The number of working women with preschool children has more than quadrupled from 1950 to 1990.
And of Virginia's one million women in the civilian work force, almost 400,000 are mothers of more than 600,000 children younger than 13.
Carol Giles is one of those women.
She has been fortunate, finding reliable child care for her 5-year-old son and 2-year-old daughter. Her son has been with the same sitter since he was six weeks old.
Giles' challenge was coordinating the daily trips to the sitter around an unusual work schedule.
She held a management position for Allstate Insurance that required her to be at the office at 7 a.m.
Her husband, the morning deejay with a Roanoke Valley radio station, had to be on the job at 5:30 a.m.
Her evenings were filled with preparing baby bottles. The next morning, "it was like packing to go on a vacation.
"Every day."
It was exhausting.
"I didn't think I was doing anything well," she said. "I felt like I wasn't doing well at work. Like I wasn't a good mother. Like I wasn't a good wife."
Eventually, she found a reasonable solution, but at a cost.
She asked her supervisors at Allstate if she could be demoted and removed from her management responsibilities.
"It's much better now," Giles said. With less responsibility, she's not going home every night worried about work.
It was just more important to her to be a good mother.
"I manage to get by on less money, but the reward is I get more time with my family."
It boils down to dealing with the proper priority of things, said Carolyn Hare, administrative assistant to the president of Shenandoah Life Insurance Co.
"The children's needs come first, then my needs, then finances, then convenience," she emphasized.

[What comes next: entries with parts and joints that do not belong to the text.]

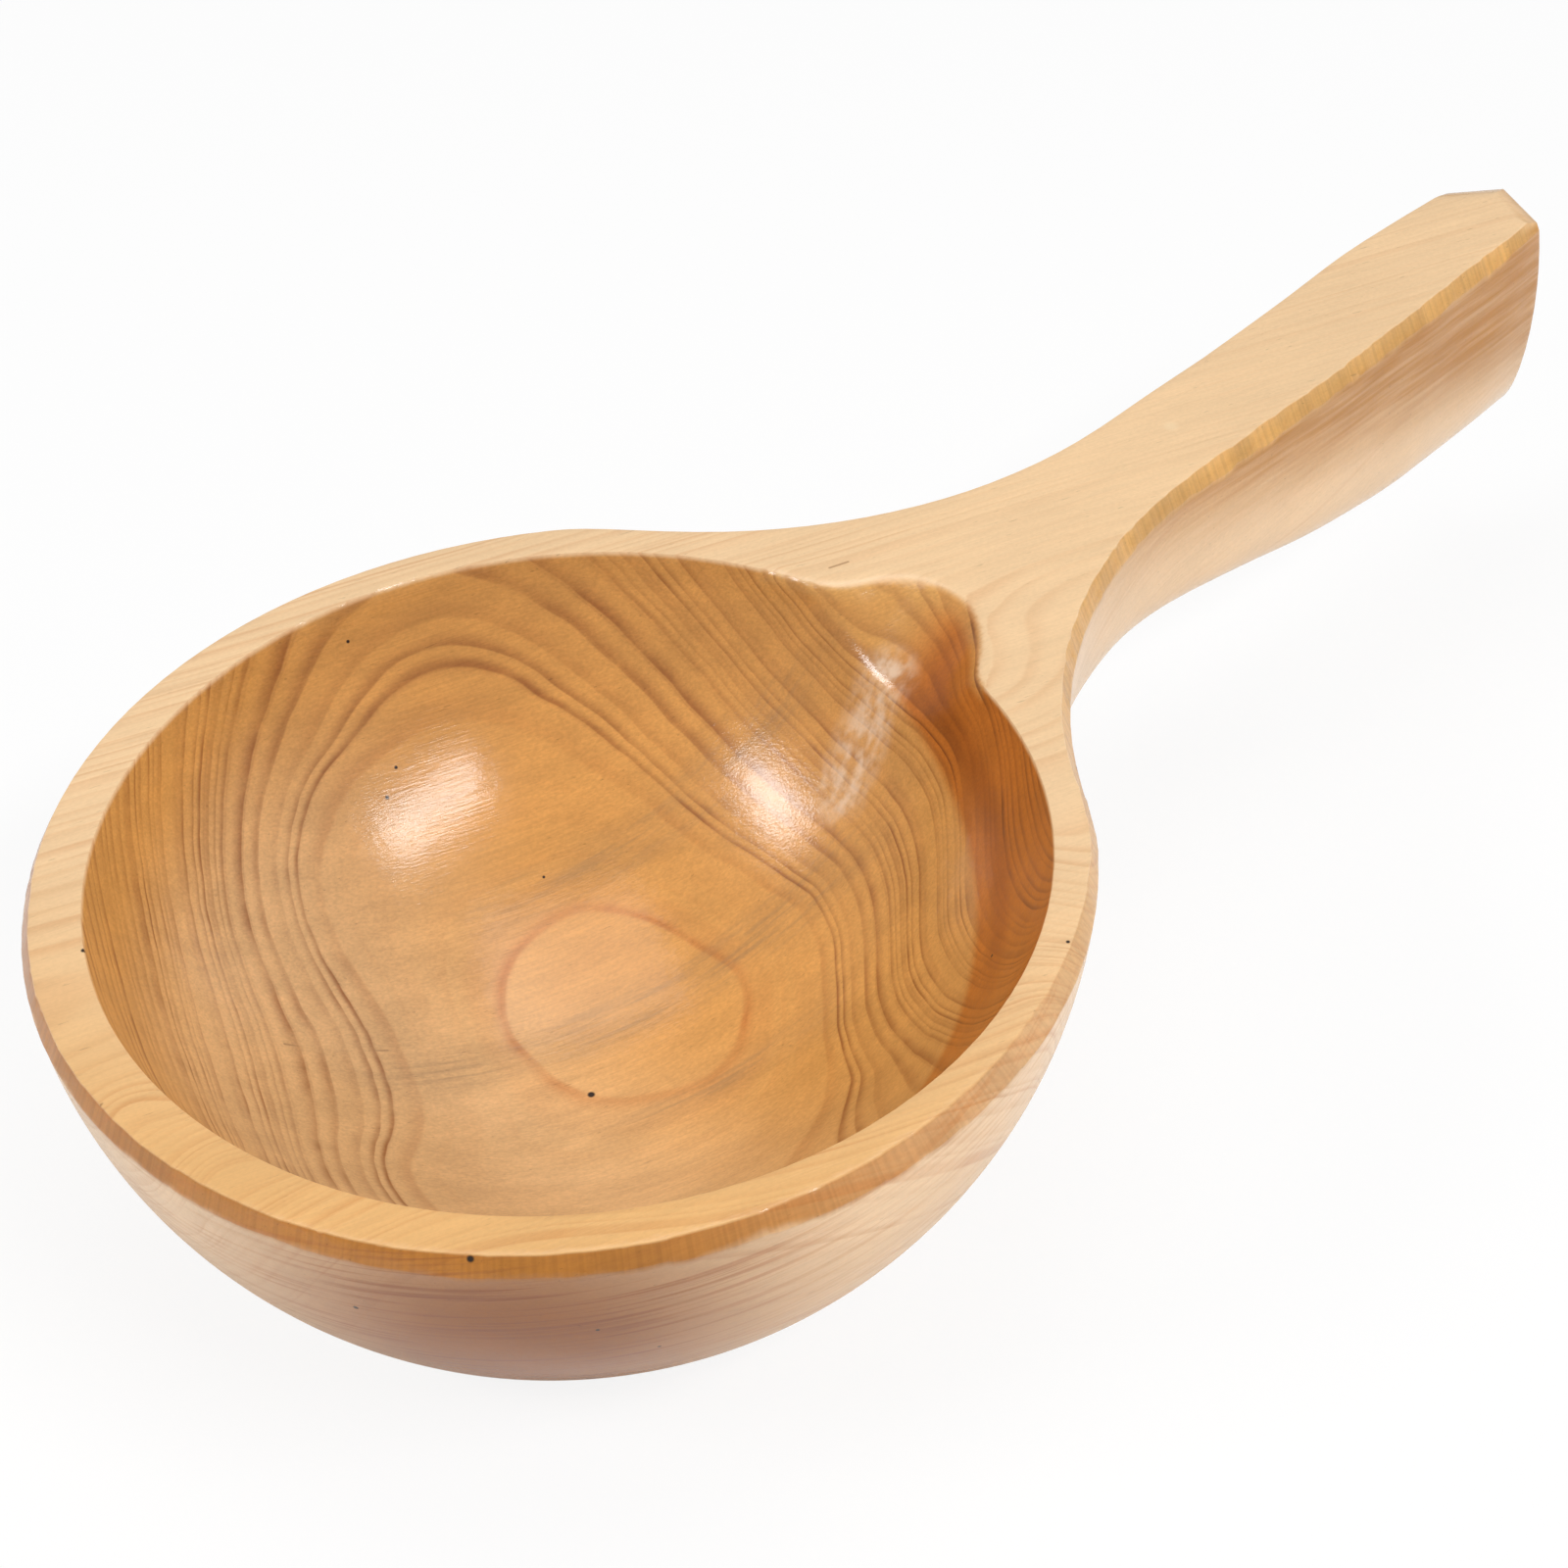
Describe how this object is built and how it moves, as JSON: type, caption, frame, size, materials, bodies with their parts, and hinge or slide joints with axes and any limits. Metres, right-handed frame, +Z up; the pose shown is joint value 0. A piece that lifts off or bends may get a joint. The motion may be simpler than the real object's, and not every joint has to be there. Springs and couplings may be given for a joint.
{
  "type": "sauna ladle",
  "caption": "One-piece carved wooden ladle: a round hollowed bowl with a flat rim, a gouged pouring notch on the handle side and a short straight handle in line with the rim.",
  "frame": {"origin": "middle of the flat foot under the bowl, at the level the ladle stands on", "axes": "X along the handle, from the bowl to the handle's end; Y to the left of the handle; Z up"},
  "size_m": [0.2901, 0.1418, 0.0633],
  "materials": {
    "honey_wood": "carved and smoothed solid wood under a clear glossy coat"
  },
  "bodies": {
    "root": {"ladle": "honey_wood"}
  },
  "joints": []
}
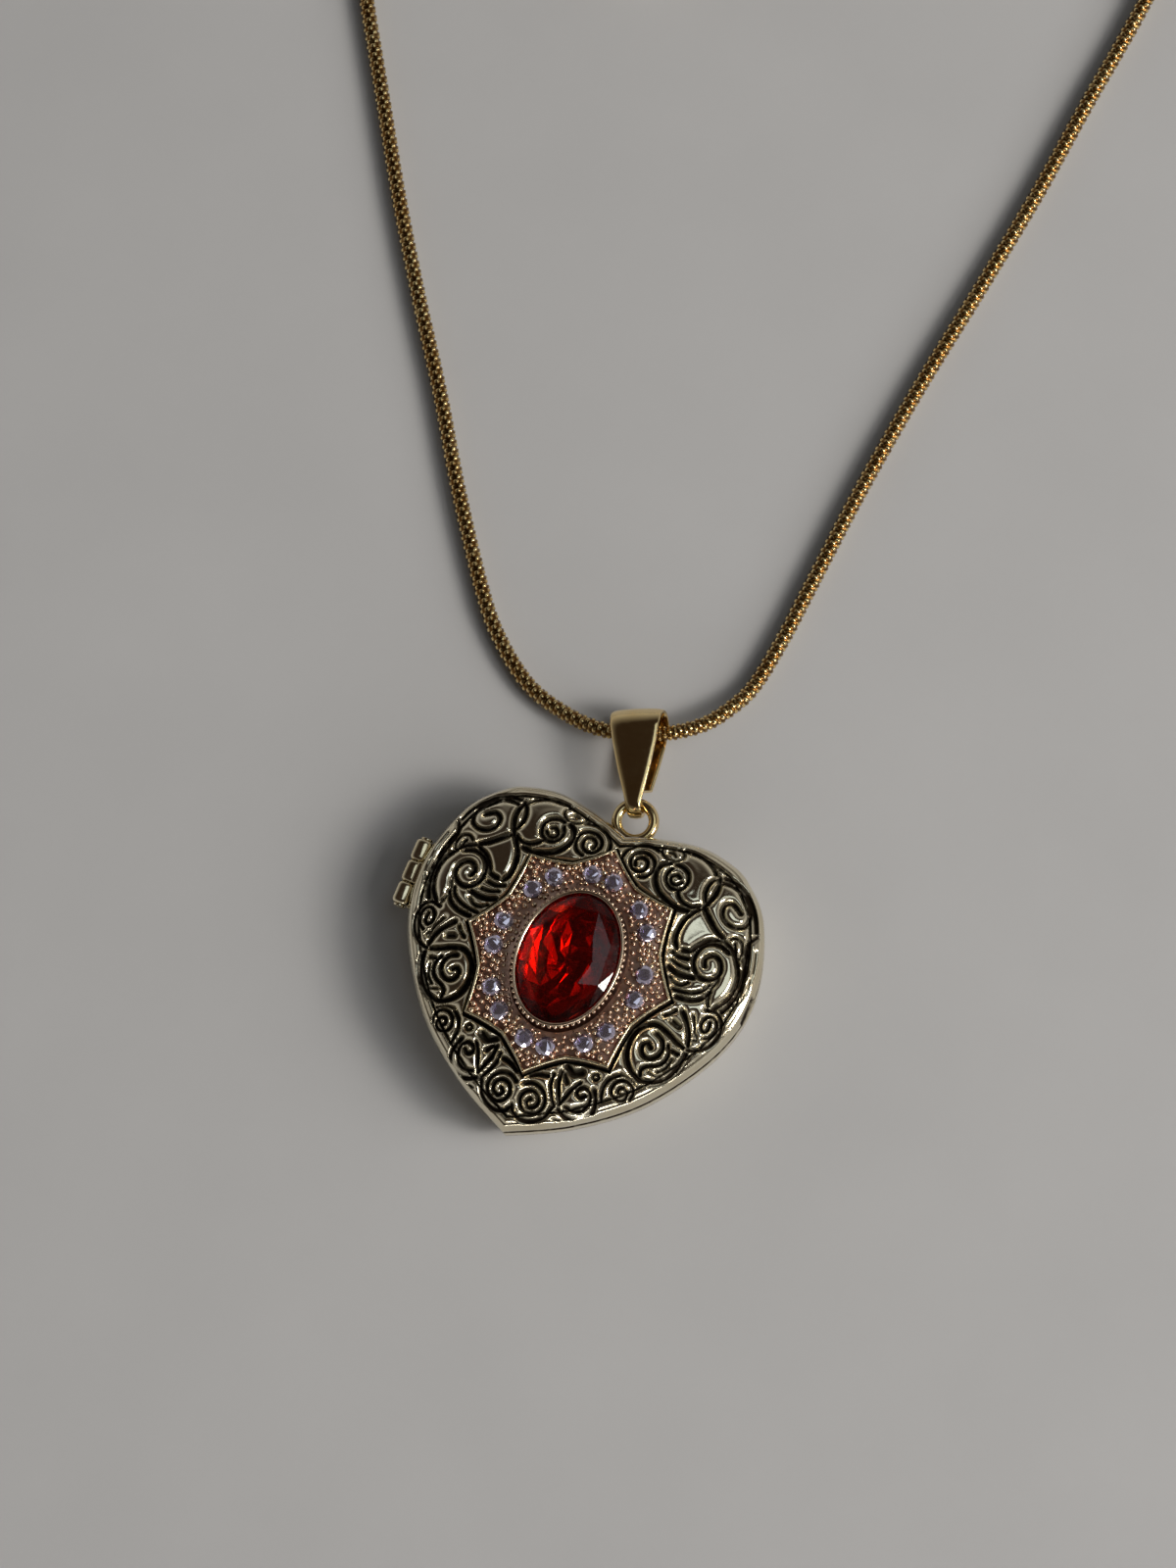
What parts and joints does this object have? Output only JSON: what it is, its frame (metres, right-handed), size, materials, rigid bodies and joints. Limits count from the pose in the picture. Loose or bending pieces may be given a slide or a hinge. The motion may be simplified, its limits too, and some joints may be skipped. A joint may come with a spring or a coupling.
{
  "type": "pendant necklace",
  "caption": "Heart-shaped opening locket with scrollwork and a star of stones round an oval red stone, on a tapered bail and a fine snake chain with a lobster clasp.",
  "frame": {"origin": "centre of the flat back face of the locket", "axes": "+X to the wearer's left of the heart seen from the front, away from the hinge; +Y from the heart's tip to its cleft; +Z out of the front face"},
  "size_m": [0.0674, 0.1201, 0.0082],
  "materials": {
    "locket_gold": "antiqued pale gold plate, polished high spots and blackened recesses",
    "rose_gold": "bright rose gold plate with beaded setting",
    "chain_gold": "polished rose-yellow gold plate, finely plated links",
    "red_stone": "faceted deep red glass",
    "clear_stone": "faceted clear glass, slightly lilac",
    "tie": "plain paper-and-wire tie",
    "spring_steel": "bright spring wire"
  },
  "bodies": {
    "chain": {"snake_chain": "chain_gold", "chain_coil": "chain_gold", "chain_tail": "chain_gold", "coil_tie_1": "tie", "coil_tie_2": "tie", "end_cap_clasp": "locket_gold", "end_cap_ring": "locket_gold"},
    "bail": {"bail": "locket_gold"},
    "locket_back": {"back_cover": "locket_gold", "hinge_knuckle_upper": "locket_gold", "hinge_knuckle_lower": "locket_gold", "hinge_pin": "locket_gold", "hanging_loop": "locket_gold", "photo_frame_back": "locket_gold", "catch_tongue": "locket_gold"},
    "locket_front": {"front_cover": "locket_gold", "hinge_knuckle_middle": "locket_gold", "photo_frame_front": "locket_gold", "star_plate": "rose_gold", "bezel": "locket_gold", "centre_stone": "red_stone", "pave_stone_01": "clear_stone", "pave_stone_02": "clear_stone", "pave_stone_03": "clear_stone", "pave_stone_04": "clear_stone", "pave_stone_05": "clear_stone", "pave_stone_06": "clear_stone", "pave_stone_07": "clear_stone", "pave_stone_08": "clear_stone", "pave_stone_09": "clear_stone", "pave_stone_10": "clear_stone", "pave_stone_11": "clear_stone", "pave_stone_12": "clear_stone", "pave_stone_13": "clear_stone", "pave_stone_14": "clear_stone", "pave_stone_15": "clear_stone", "pave_stone_16": "clear_stone"},
    "jump_ring": {"jump_ring": "locket_gold"},
    "clasp": {"clasp_body": "locket_gold", "clasp_rivet": "locket_gold", "clasp_spring": "spring_steel"},
    "clasp_lever": {"clasp_lever": "locket_gold"},
    "closing_ring": {"closing_ring": "locket_gold"}
  },
  "joints": [
    {"name": "bail_swing", "type": "hinge", "parent": "chain", "child": "bail", "pos_m": [-0.00256, 0.01867, 0.00217], "axis": [0.9188, 0.3457, 0.1905], "range_deg": [-90, 90]},
    {"name": "locket_swing", "type": "hinge", "parent": "bail", "child": "locket_back", "pos_m": [-0.00051, 0.01304, 0.0025], "axis": [0.9188, 0.3457, 0.1905], "range_deg": [-80, 80]},
    {"name": "cover_hinge", "type": "hinge", "parent": "locket_back", "child": "locket_front", "pos_m": [-0.01475, 0.0012, 0.00302], "axis": [0, -1, 0], "range_deg": [0, 160]},
    {"name": "jump_ring_turn", "type": "hinge", "parent": "chain", "child": "jump_ring", "pos_m": [-0.01345, 0.096, 0.00106], "axis": [0, 0, 1], "range_deg": [-35, 35]},
    {"name": "clasp_turn", "type": "hinge", "parent": "jump_ring", "child": "clasp", "pos_m": [-0.01111, 0.096, 0.00106], "axis": [0, 0, 1], "range_deg": [-35, 35]},
    {"name": "lever_press", "type": "hinge", "parent": "clasp", "child": "clasp_lever", "pos_m": [-0.00721, 0.0951, 0.00106], "axis": [0, 0, 1], "range_deg": [0, 25], "stiffness_Nm_per_rad": 0.004, "springref_deg": -17.19},
    {"name": "closing_ring_tilt", "type": "hinge", "parent": "chain", "child": "closing_ring", "pos_m": [0.0129, 0.10055, 0.00106], "axis": [1, 0, 0], "range_deg": [-40, 110]}
  ]
}
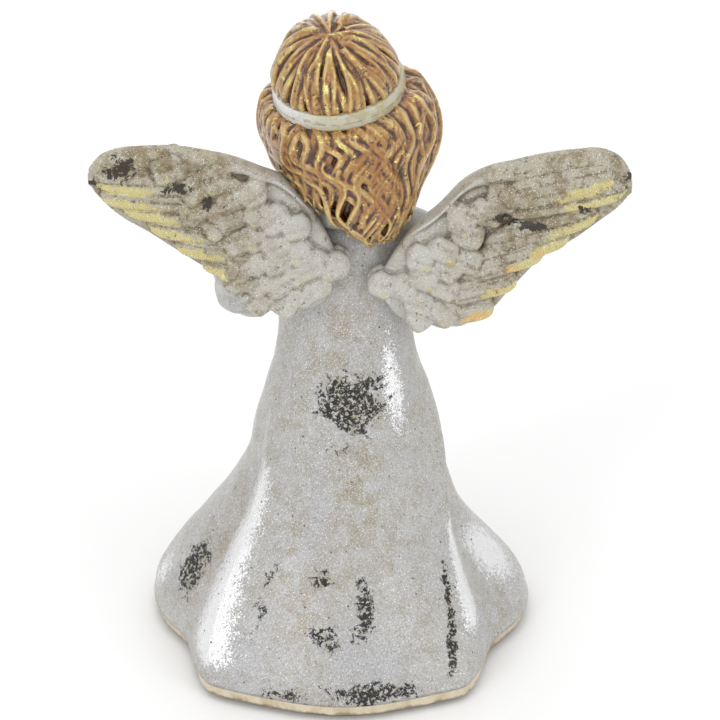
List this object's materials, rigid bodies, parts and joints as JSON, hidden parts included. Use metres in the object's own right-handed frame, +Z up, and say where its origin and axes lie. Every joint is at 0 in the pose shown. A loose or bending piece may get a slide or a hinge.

Once you've got that down, sandwiching in a full-time job is manageable.
Finding child-care options with immediate openings that were reasonably priced was the first hurdle.
What she discovered was more crucial was the happiness of her children.
"I finally found a place that was physically nice, and a friend had a child there who was quite happy," said Hare.
Her daughter would put up with it. Tolerated it, if it was after school.
"But if I left here there for the whole day, she was absolutely miserable," Hare said. "She was constantly asking how much longer it was until 5 o'clock."
Hare thought the crying would stop after the first few days. Then the first few weeks. When it didn't, Hare was sitting at work thinking about her broken-hearted daughter.
"If they're not happy, then you're worrying. And when you're worrying, you're not productive."
Hare's problems multiplied when her next two children came along.
"For a while, I had three children in three different child-care facilities," she recalled.
When her older daughter started school near Oak Grove, but the sitter for the other wasn't in that area, she had to move her second daughter for convenience.
Today, she considers herself fortunate to have two children in day care full-time and one in after-school care.
It's costing the family $175 a week.
"It's critical to find a place where they're happy, so it won't occupy so much of your time worrying rather than concentrating on your work," she said.
Where her two children in full-time day care are happy happens to be in two different locations for now.
Each morning, her husband, Walter - who works as an architectural hardware consultant for Skyline Doors - heads off in one direction with their 4-year-old daughter.
Carolyn takes her year-old son with her in the opposite direction.
Their 6-year-old daughter is now in school and rides the bus.
It's still a problem dealing with what to do when her children get sick. There have been years she has come very close to using up all of her vacation days caring for sick children and taking them to the doctor.
What would she do if she ran out of time?
"What every other mother would," she said. "You do what you have to do," stay home; the children come first.
Hare considers herself blessed with working for "a supportive, understanding executive."
Shenandoah Life doesn't offer company-subsidized child care. Most Roanoke Valley employers don't.
"If employers would start subsidizing child care," Hare said, "they'd really gain in the long run, because they'd have a productive employee at work."